Three-dimensional DD simulations are today acknowledged as a unique tool to investigate collective properties of dislocations and to access crystal plasticity at the microstructure level (i.e. at the mesoscopic scale). DD simulations have shown interest in lots of different studies, but mainly in the case of metal plasticity (Bulatov et al., 2006, Devincre et al., 2008, Dimiduk et al., 2006, Madec et al., 2003). In a recent study, it was shown that MgO yield stress can be precisely evaluated with DD simulations for MgO single crystals and large grains polycrystals (Amodeo et al., 2011). Here, we present new calculations performed in the athermal regime to examine the contribution of forest reactions to MgO plastic flow at ambient pressure and in laboratory conditions of strain rate.

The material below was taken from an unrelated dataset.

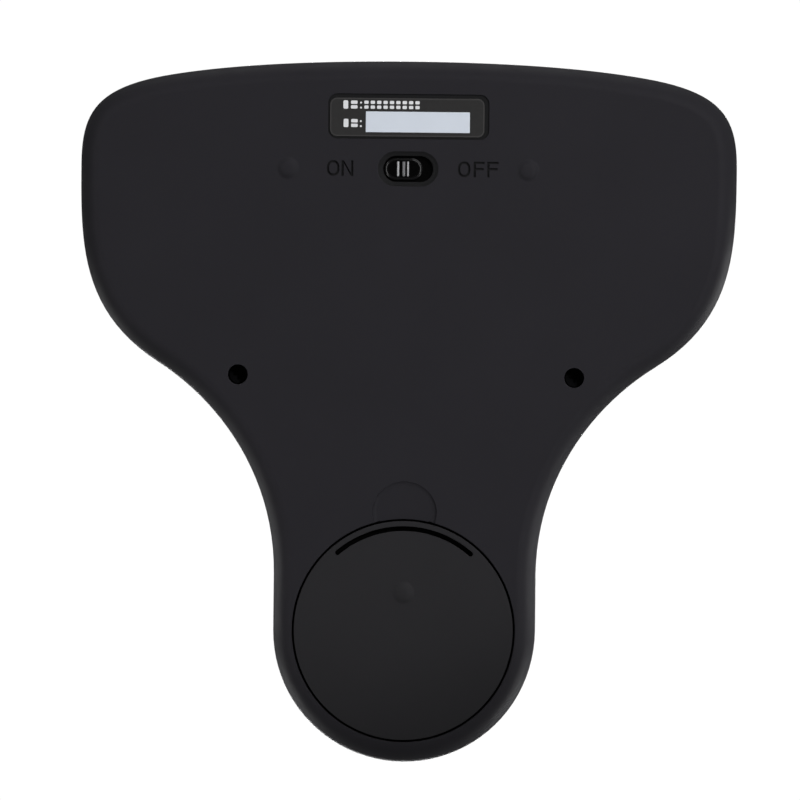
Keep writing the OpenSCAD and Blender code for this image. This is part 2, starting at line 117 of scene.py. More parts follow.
def pill(x, y, length, width, n=32):
    a = np.linspace(math.pi / 2, -math.pi / 2, n)
    r, h = width / 2, (length - width) / 2
    e = np.stack([h + r * np.cos(a), r * np.sin(a)], 1)
    return np.concatenate([e, -e]) + [x, y]


def rrect(x, y, w, h, r, n=10):
    pts = []
    for sx, sy, a0 in ((1, 1, 90), (1, -1, 0), (-1, -1, -90), (-1, 1, -180)):
        a = np.radians(np.linspace(a0, a0 - 90, n))
        pts.append(np.stack([sx * (w / 2 - r) + r * np.cos(a), sy * (h / 2 - r) + r * np.sin(a)], 1))
    return np.concatenate(pts) + [x, y]


def ring(pts, z):
    return np.column_stack([pts, np.full(len(pts), float(z))])


def new_object(name, verts, faces, scale=0.001):
    mesh = bpy.data.meshes.new(name)
    mesh.from_pydata([tuple(v) for v in np.asarray(verts, float) * scale], [], faces)
    mesh.update()
    bm = bmesh.new()
    bm.from_mesh(mesh)
    bmesh.ops.recalc_face_normals(bm, faces=bm.faces)
    bm.to_mesh(mesh)
    bm.free()
    obj = bpy.data.objects.new(name, mesh)
    bpy.context.scene.collection.objects.link(obj)
    return obj


def loft(name, rings, closed=False):
    """A solid through rings of equal length, capped at both ends or closed on itself."""
    n, m = len(rings[0]), len(rings)
    faces = []
    for k in range(m if closed else m - 1):
        a, b = k * n, ((k + 1) % m) * n
        faces += [[a + i, a + (i + 1) % n, b + (i + 1) % n, b + i] for i in range(n)]
    if not closed:
        faces += [list(range(n)), list(range((m - 1) * n, m * n))]
    return new_object(name, np.concatenate(rings), faces)


def lathe(name, profile, centre, axis="Z", n=96):
    """A solid of revolution. profile is [(r, h), ...] in mm, its ends on the axis (r = 0) or not."""
    a = 2 * math.pi * np.arange(n) / n
    rings = []
    for r, h in profile:
        c, s = max(r, 1e-4) * np.cos(a), max(r, 1e-4) * np.sin(a)
        q = np.full(n, float(h))
        cols = {"Z": (c, s, q), "X": (q, c, s)}[axis]
        rings.append(np.stack(cols, 1) + centre)
    return loft(name, rings)


def tube(name, path, r, ref, sides=12):
    """A round bar along path, where ref is a direction that it never runs along."""
    p = np.array(path, float)
    d = np.gradient(p, axis=0)
    d /= np.linalg.norm(d, axis=1)[:, None]
    u = np.cross(d, ref)
    u /= np.linalg.norm(u, axis=1)[:, None]
    v = np.cross(d, u)
    a = 2 * math.pi * np.arange(sides) / sides
    return loft(name, [p[i] + r * (np.cos(a)[:, None] * u[i] + np.sin(a)[:, None] * v[i]) for i in range(len(p))])


def box(name, x, y, sx, sy, z0, z1, r=0.0):
    if r:
        return loft(name, [ring(rrect(x, y, sx, sy, r, 6), z0), ring(rrect(x, y, sx, sy, r, 6), z1)])
    p = np.array([[x - sx / 2, y - sy / 2], [x + sx / 2, y - sy / 2], [x + sx / 2, y + sy / 2], [x - sx / 2, y + sy / 2]])
    return loft(name, [ring(p, z0), ring(p, z1)])


def soft_box(name, x, y, sx, sy, z0, z1, corner=0.5, edge=0.15, k=3):
    """A plate with round corners in plan and rounded upper and lower edges."""
    rings = []
    for b in np.linspace(0, math.pi / 2, k + 1):
        o = edge * (1 - math.sin(b))
        rings.append((o, z0 + edge * (1 - math.cos(b))))
    for b in np.linspace(math.pi / 2, 0, k + 1):
        o = edge * (1 - math.sin(b))
        rings.append((o, z1 - edge * (1 - math.cos(b))))
    return loft(name, [ring(rrect(x, y, sx - 2 * o, sy - 2 * o, max(corner - o, 0.01), 8), z) for o, z in rings])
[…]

The effect of forest interactions (i.e. dislocation–dislocation contact reactions) is explored in two steps. First, we systematically investigate the reactions occurring between two intersecting dislocations depending on their slip systems and their relative orientations. Then, large-scale DD simulations are performed to quantify the contribution of forest interactions to plastic strain depending on the active slip systems. Finally, we calculate physical parameters, which are essential ingredients of crystal plasticity models at large scale.